In [1]:
%matplotlib notebook
import numpy as np 
import matplotlib.pyplot as plt
import scipy.stats as stats

In [10]:
#Data
data_c = {
    "improved": [9, 11, 4, 21, 12, 0],
    "not_improved": [6, 7, 6, 18, 17, 10] 
}

#Calculated posterior distribution
posterior_c = stats.beta(58, 65)

#Function to create replicated data from the posterior
def create_replicate(data, pos): 
    #Drawing a posterior value of the probability
    p = pos.rvs(size=1)
    samples = []
    #To make the replicated data as close as the original data, draw samples 
    #from the likelihood with the same number of tested individuals
    #(improved+not_improved) in each trials (assuming a non-hierarchial 
    #model with the same probability, drawn above)
    for i in range(len(data['improved'])):
        l = stats.binom(n=data['improved'][i]+data['not_improved'][i], p=p)
        sample = l.rvs(size=1)
        samples.append(sample)
    return np.array(samples)


#Calculating the p-value: the proportion of the test statistics of the 
#replicated data that is bigger than the test statistic of the real data
def p_value(replicate, real):
    dumb = [replicate[i] > real for i in range(len(replicate))]
    print('P-value:', sum(dumb)/len(dumb))

In [11]:
#First test statistics: the min of the dataset
def test_statistic_1(data):
    return min(data)

#Calculating the test statistics for the replicated data
rep = []
for _ in range(1000):
    generated = create_replicate(data_c,posterior_c)
    rep.append(test_statistic_1(generated))
    

#Plotting the replicated data statistics and the real data statistics    
p_value(rep, test_statistic_1(data_c['improved']))
plt.hist(np.array(rep), density=True, alpha=0.7)
plt.axvline(x=test_statistic_1(data_c['improved']), color='r', label='real')
plt.title('Histogram of test statistics on replicated data')
plt.legend()
plt.show()   

P-value: [0.999]


<IPython.core.display.Javascript object>

Using the min value of the number of improved individuals, the p-value indicates that, statistically, it's very unlikely to observe a real dataset as we have observed given that the underlying data generating mechanisim is our current non-hierarchical model.
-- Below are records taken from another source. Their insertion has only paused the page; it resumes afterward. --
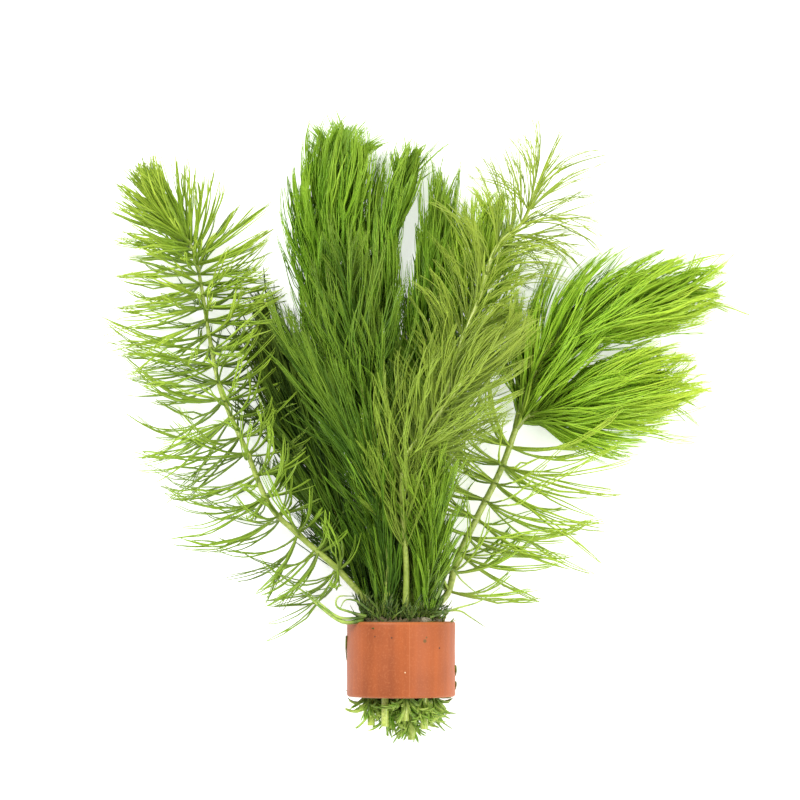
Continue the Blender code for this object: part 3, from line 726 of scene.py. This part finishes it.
def leaf_pattern(name, forks, spread, closes, seed):
    """A leaf as a forking line: x runs along it from 0 to 1, y and z are how far a thread stands aside.

    The threads of a leaf that closes cling together again at their tips, as wet ones do.
    """
    rng = Random(seed)
    bm = bmesh.new()
    thickness = bm.verts.layers.float.new("thickness")

    def thread(start, at, upto, steps, aside, thick):
        """Draws one thread on from a vert, swinging out to a side, and returns its last vert."""
        low = start.co.copy()
        for i in range(1, steps + 1):
            u = i / steps
            swing = 0.25 * u + sin(pi * u) if closes else u ** 0.75
            place = (at + (upto - at) * u, low.y + aside[0] * swing, low.z + aside[1] * swing)
            vert = bm.verts.new(place)
            vert[thickness] = thick[0] + (thick[1] - thick[0]) * u
            bm.edges.new((start, vert))
            start = vert
        return start

    root = bm.verts.new((0, 0, 0))
    root[thickness] = 1.0
    first, second = forks
    trunk = thread(root, 0, first, 3, (0, 0), (1.0, 0.95))
    for side in (-1, 1):
        wide = spread * (0.8 + 0.4 * rng.random())
        end = 1 - 0.1 * rng.random()
        lift = wide * (rng.random() - 0.5)
        if rng.random() < 0.6:
            thread(trunk, first, end, 5, (side * wide, lift), (0.85, 0.3))
            continue
        limb = thread(trunk, first, second, 2, (side * wide, lift), (0.85, 0.7))
        for turn in (-1, 1):
            aside = (turn * 0.6 * wide, lift * turn)
            thread(limb, second, end - 0.06 * rng.random(), 3, aside, (0.6, 0.3))
    mesh = mesh_from(bm, name, smooth=False)
    return bpy.data.objects.new(name, mesh)


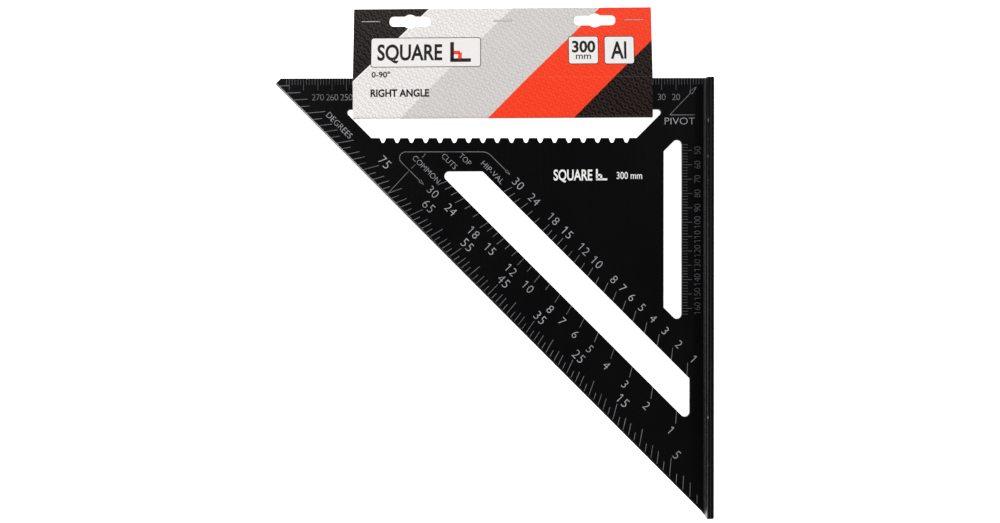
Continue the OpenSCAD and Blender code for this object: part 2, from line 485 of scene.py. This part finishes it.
def pitch_scale(name, run, edge, side, off, shift):
    """Lines and numbers beyond one edge of the slot; side is -1 below it and 1 above."""
    start = edge - side * slot_gap
    lines = []
    labels = []
    for rise in named_pitches + other_pitches:
        angle = math.degrees(math.atan(rise / run))
        depth = named_depth if rise in named_pitches else other_depth
        end = ray(angle, start - side * depth * math.sqrt(2))
        lines.append((ray(angle, start), end))
        if rise in named_pitches:
            back = 2.0 if 9 < rise < 20 else 0
            centre = end + (side * away * off + along * (shift - back)) * mm
            labels.append((str(rise), centre, -45))
    inlaid(scribed(name + "_lines", lines, scribe_w), plain_mark)
    pitches = numbered(name + "_numbers", labels, height=5.8 * mm, line=0.52 * mm, spread=0.78)
    inlaid(pitches, bright_mark)


pitch_scale("common", run=12, edge=slot_low, side=-1, off=5.6, shift=1.2)
pitch_scale("hip_valley", run=17, edge=slot_high, side=1, off=4.7, shift=1.3)

# The captions of the scales, and the lines that lead from them to their numbers and
# to the pivot corner, burnt as the scales are. A caption is given as its word, middle,
# angle, height and width.
captions = [
    ("DEGREES", at(254.96, 32.73), -45, 4.2, 23.0),
    ("COMMON", at(193.99, 63.65), -45, 3.8, 24.8),
    ("CUTS", at(177.91, 58.0), -45, 3.8, 12.8),
    ("TOP", at(166.94, 56.68), -45, 3.8, 9.7),
    ("HIP-VAL", at(147.8, 65.69), -45, 3.8, 20.0),
    ("PIVOT", at(17.54, 30.0), 0, 4.8, 20.9),
]
words = []
for word, centre, angle, height, width in captions:
    up = Vector((-math.sin(math.radians(angle)), math.cos(math.radians(angle))))
    foot = centre - up * height * mm / 2
    words.append(lettered(word, foot, angle, height * mm, thin, width * mm))
inlaid(joined("scale_captions", words), bright_mark)


def picked(piece, test):
    """Goes into edit mode with just the points that pass the test selected."""
    bpy.ops.object.mode_set(mode="EDIT")
    bpy.ops.mesh.select_mode(type="VERT")
    bpy.ops.mesh.select_all(action="DESELECT")
    bpy.ops.object.mode_set(mode="OBJECT")
    for vertex in piece.data.vertices:
        vertex.select = test(vertex)
    bpy.ops.object.mode_set(mode="EDIT")


def led(name, start, angle, moves, width):
    """A scribed line that goes ahead by lengths and bends by (radius, degrees)."""
    heading = math.radians(angle)
    bpy.ops.object.select_all(action="DESELECT")
    first = moves[0] * mm
    ahead = Vector((math.cos(heading), math.sin(heading)))
    bpy.ops.mesh.primitive_plane_add(
        size=1, location=(start + ahead * first / 2).to_3d(), rotation=(0, 0, heading))
    piece = bpy.context.object
    piece.name = name
    piece.scale = (first, width, 1)
    bpy.ops.object.transform_apply(location=True, rotation=True, scale=True)
    tip = start + ahead * first
    picked(piece, lambda vertex: (vertex.co.to_2d() - tip).length < width)
    bpy.ops.mesh.select_mode(type="EDGE")
    for move in moves[1:]:
        if isinstance(move, tuple):
            radius, bend = move
            side = Vector((-ahead.y, ahead.x)) * math.copysign(1, bend)
            centre = tip + side * radius * mm
            bpy.ops.mesh.spin(
                steps=6, angle=-math.radians(bend), center=centre.to_3d(), axis=(0, 0, 1))
            turn = Matrix.Rotation(math.radians(bend), 2)
            tip = centre + turn @ (tip - centre)
            ahead = turn @ ahead
        else:
            step = ahead * move * mm
            bpy.ops.mesh.extrude_region_move(TRANSFORM_OT_translate={"value": step.to_3d()})
            tip = tip + step
    bpy.ops.object.mode_set(mode="OBJECT")
    thicken(piece, 2 * mark_depth)
    return piece, tip, ahead


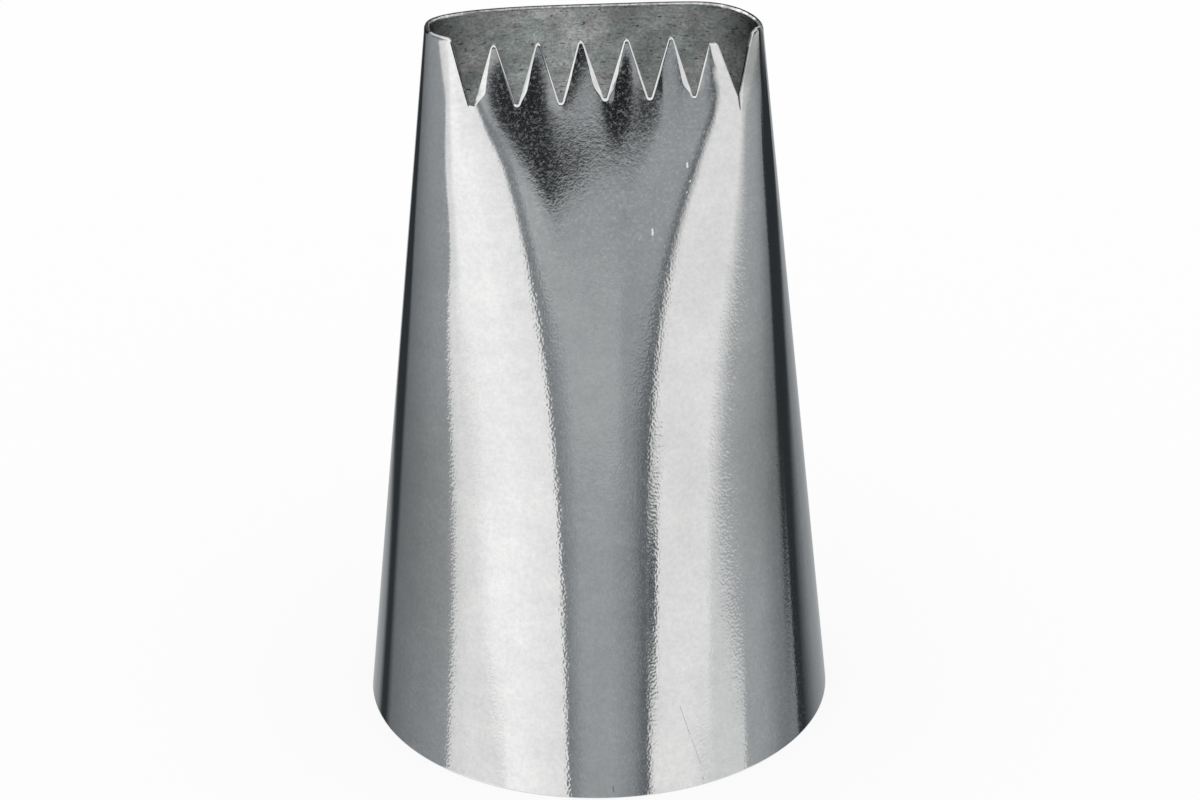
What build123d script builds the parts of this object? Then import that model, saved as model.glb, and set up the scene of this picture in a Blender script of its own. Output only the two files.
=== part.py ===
from build123d import *
from math import cos, sin, pi, hypot, copysign
import os

# A seamless sheet metal piping nozzle. The base is round and stands on XY, with
# the nozzle's axis on Z. The tube rises to a flat mouth, long along X and narrow
# along Y. The front wall, on the -Y side, is toothed and the back wall is plain.
# Every size is in millimetres.

os.makedirs("parts", exist_ok=True)

# Tube
nozzle_height = 56.0
base_diameter = 35.0
mouth_length = 24.7
mouth_width = 6.3
wall = 0.4
rim_edge_radius = 0.12

# Teeth of the front wall
tooth_count = 6
tooth_pitch = 3.26
notch_depth = 4.85
notch_root_radius = 0.15
tip_width = 0.22
post_flank_run = 1.25
comb_shift = 0.74
blunt_tooth = 6
blunt_tooth_drop = 0.6

# How far a cut runs past the faces that it opens
overrun = 1.0

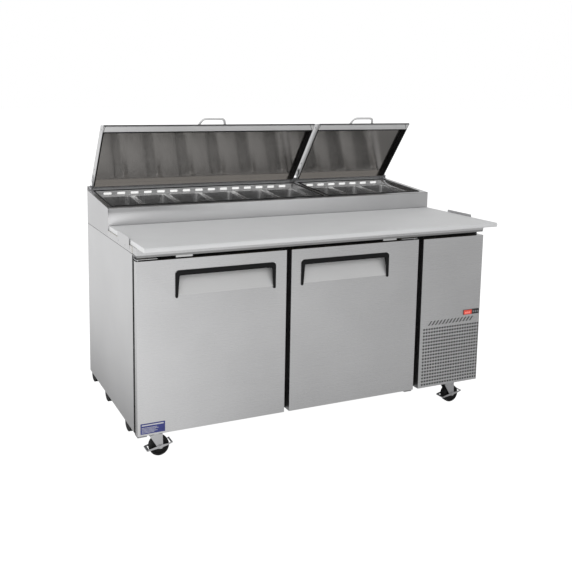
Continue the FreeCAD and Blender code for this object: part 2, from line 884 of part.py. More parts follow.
def hinge_plate(pin_x, inward, upper):
    """A flat hinge plate fixed to the cabinet, with the pin that the door turns on."""
    reach = as_size(78 if upper else 30) * inward
    edge = pin_x - as_size(10) * inward
    span = (edge, pin_x + reach) if inward > 0 else (pin_x + reach, edge)
    if upper:
        plate_z = (door_top + pin_gap_top, door_top + pin_gap_top + 3)
        pin_start = door_top - bush_depth + 3
        leg_z = (plate_z[0], plate_z[1] + 13)
    else:
        plate_z = (base - 7, base - 4)
        pin_start = base - 4
        leg_z = (plate_z[0], base)
    plate = block("hinge_plate", span, (door_front + 8, body_front), plate_z)
    leg = block("hinge_leg", span, (body_front - 3, body_front), leg_z)
    pin_length = (plate_z[0] - pin_start) if upper else (door_bottom + bush_depth - 3 - pin_start)
    pin = rod("hinge_pin", "z", (pin_x, pin_y, pin_start), pin_length, pin_radius)
    if upper:
        return fuse("hinge", plate, leg, pin)
    foot = block("hinge_foot", span, (body_front - 3, body_front + 40), (base - 3, base))
    return fuse("hinge", plate, leg, pin, foot)


hinges = [
    hinge_plate(left_pin_x, 1, True),
    hinge_plate(left_pin_x, 1, False),
    hinge_plate(right_pin_x, -1, True),
    hinge_plate(right_pin_x, -1, False),
]
node("door_hinge_brackets", group("door_hinge_brackets", *hinges))

# ------------------------------------------------- grille and controller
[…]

This suggests an inherent deficency in our assumption that each trial has the same probability of success (or at least has its probability of success being drawn fron the same beta distribution), and in reality this is probably true since we are modeling 9 different studies with potentially different methodologies, controls for hidden variables or even measurement techniques. One way to improve the model might be using the hierarchical model where we assumes each study has a different probability of success (placing a prior on the beta distribution) as we did in the class. This could be more effective in modeling the "spread" of the posterior predictive, making the min of our model resembles the real data better.